(If you like, you can hear me read this post here.)
We concluded the excellent On The Rise K-12: Enhancing Digital Learning symposium today, and perhaps two dozen people came up to me with the same, interesting remark: the “feeling” of OTRK12 was really, really positive, especially compared with other gatherings of educators.
I discussed it a bit with a few people and came to a conclusion that might explain the difference.
When you go to a subject association conference you meet a lot of people who have “solved” teaching problems. They have instructional approaches that work (for them). They have (perhaps) a strong idea of what, precisely, they want students to learn. They have years, maybe decades, of experience with experimentation in their classroom which inform their practice now. And this is all good, to a large extent.
The problem is that each of those people has a different solution to the problems of teaching math or chemistry or geography or whatever. Unfortunately, sometimes this creates experts who are very certain of themselves, or who are held up as authorities in their subject area to the exclusion of innovative thinking.
Digital Learning is different.

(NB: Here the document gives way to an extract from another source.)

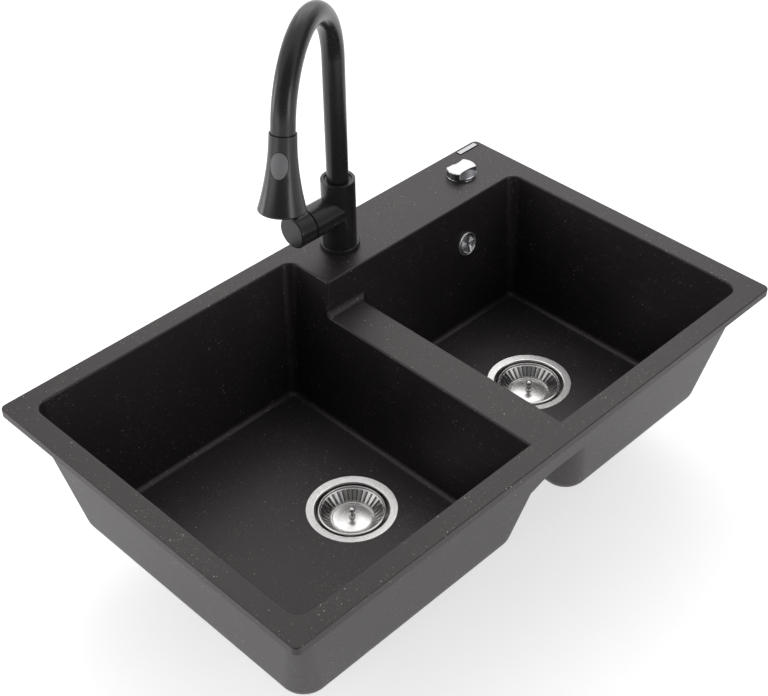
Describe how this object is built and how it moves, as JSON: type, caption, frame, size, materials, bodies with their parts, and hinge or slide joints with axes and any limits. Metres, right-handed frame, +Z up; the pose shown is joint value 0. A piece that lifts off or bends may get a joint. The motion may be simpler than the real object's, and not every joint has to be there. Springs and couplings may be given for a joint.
{
  "type": "double bowl kitchen sink",
  "caption": "Inset granite composite sink with a big and a small bowl joined by a low divider, a pull-out spray mixer tap, basket strainer wastes, an overflow and a rotary waste knob.",
  "frame": {"origin": "centre of the rim's underside, in the plane of the worktop", "axes": "+X to the right as seen from the front, +Y to the back where the tap stands, +Z up"},
  "size_m": [0.8, 0.5, 0.638],
  "materials": {
    "granite": "matt anthracite granite composite, fine texture",
    "satin_black": "satin black powder coat on brass",
    "black_moulding": "black moulded plastic",
    "grey_button": "grey soft-touch plastic",
    "polished_steel": "polished stainless steel",
    "chrome": "polished chrome plate",
    "brass": "plain turned brass",
    "zinc_steel": "zinc-plated steel",
    "rubber": "black rubber",
    "white_plastic": "white ceramic-cartridge housing plastic",
    "hose": "black braided nylon hose",
    "nameplate": "plain silver plate, left bare"
  },
  "bodies": {
    "sink": {"sink_body": "granite", "name_plate": "nameplate", "left_waste_flange": "polished_steel", "left_flange_gasket": "rubber", "left_body_seal": "rubber", "left_waste_body": "black_moulding", "left_waste_screw": "polished_steel", "right_waste_flange": "polished_steel", "right_flange_gasket": "rubber", "right_body_seal": "rubber", "right_waste_body": "black_moulding", "right_waste_screw": "polished_steel", "overflow_rose": "chrome", "overflow_gasket": "rubber", "overflow_elbow": "black_moulding", "knob_housing": "chrome", "knob_washer": "rubber", "knob_nut": "black_moulding", "cable_box": "black_moulding", "tap_base_ring": "satin_black", "tap_base_seal": "rubber", "tap_body": "satin_black", "tap_shank": "brass", "tap_clamp_pad": "rubber", "tap_clamp_plate": "zinc_steel", "tap_nut": "brass", "cartridge": "white_plastic", "cartridge_nut": "brass", "spout_bush": "black_moulding"},
    "spout": {"spout": "satin_black", "hose_guide": "black_moulding", "spray_hose": "hose"},
    "spray": {"hose_nut": "brass", "spray_core": "black_moulding", "spray_head": "satin_black", "spray_face": "black_moulding", "aerator": "black_moulding"},
    "button": {"spray_button": "grey_button"},
    "turret": {"handle_turret": "brass", "stem_pin": "zinc_steel"},
    "handle": {"handle_stem": "zinc_steel", "handle_cap": "satin_black", "handle_lever": "satin_black", "handle_screw": "zinc_steel"},
    "knob": {"waste_knob": "chrome", "knob_spindle": "brass"},
    "lift": {"lift_pin": "polished_steel"},
    "right_strainer": {"right_basket": "polished_steel", "right_plug_seal": "rubber", "right_basket_knob": "polished_steel"},
    "left_strainer": {"left_basket": "polished_steel", "left_plug_seal": "rubber", "left_basket_knob": "polished_steel"}
  },
  "joints": [
    {"name": "spout_swivel", "type": "hinge", "parent": "sink", "child": "spout", "pos_m": [0.09, 0.204, 0.1], "axis": [0, 0, 1], "range_deg": [-110, 110]},
    {"name": "spray_pull_out", "type": "slide", "parent": "spout", "child": "spray", "axis": [-0.1801, -0.104, -0.9781], "range_m": [0, 0.17], "deforming": ["spray_hose"]},
    {"name": "spray_button_press", "type": "slide", "parent": "spray", "child": "button", "axis": [0.7992, 0.5643, -0.2071], "range_m": [0, 0.002], "stiffness_N_per_m": 400},
    {"name": "handle_turn", "type": "hinge", "parent": "sink", "child": "turret", "pos_m": [0.0545, 0.204, 0.067], "axis": [-1, 0, 0], "range_deg": [-45, 45]},
    {"name": "handle_tilt", "type": "hinge", "parent": "turret", "child": "handle", "pos_m": [0.0545, 0.204, 0.067], "axis": [0, -1, 0], "range_deg": [0, 20]},
    {"name": "waste_knob_turn", "type": "hinge", "parent": "sink", "child": "knob", "pos_m": [0.32, 0.203, 0.012], "axis": [0, 0, 1], "range_deg": [0, 90]},
    {"name": "right_plug_lift", "type": "slide", "parent": "sink", "child": "lift", "axis": [0, 0, 1], "range_m": [0, 0.008]},
    {"name": "right_strainer_lift_out", "type": "slide", "parent": "lift", "child": "right_strainer", "axis": [0, 0, 1], "range_m": [0, 0.05]},
    {"name": "left_strainer_lift_out", "type": "slide", "parent": "sink", "child": "left_strainer", "axis": [0, 0, 1], "range_m": [0, 0.05]}
  ],
  "couplings": [
    {"joint": "right_plug_lift", "follows": "waste_knob_turn", "m_per_rad": 0.005092}
  ]
}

There are people who have decades of experience with digital learning, but there is no one who has even years of experience with today’s digital learning. It’s just not possible, because today’s digital learning doesn’t look like digital learning from 2012 or 1998. In digital learning, as a friend of mine is fond of saying, people aren’t experts; they just have expertise.
Brilliant people were here sharing what they have discovered. These are really, really skilled educators, and they are learners just the same as those who learn from them. There’s a tangible humility.
And so OTRK12 had nearly 600 happy participants who are well aware that we’re figuring stuff out as we go along, and that it will always be that way, from here on out, forever.
No one has answers, but everyone has possibilities. No one is very comfortable, but everyone is very hopeful. No one knows the destination, but we’re all moving in the same direction.
And it feels good.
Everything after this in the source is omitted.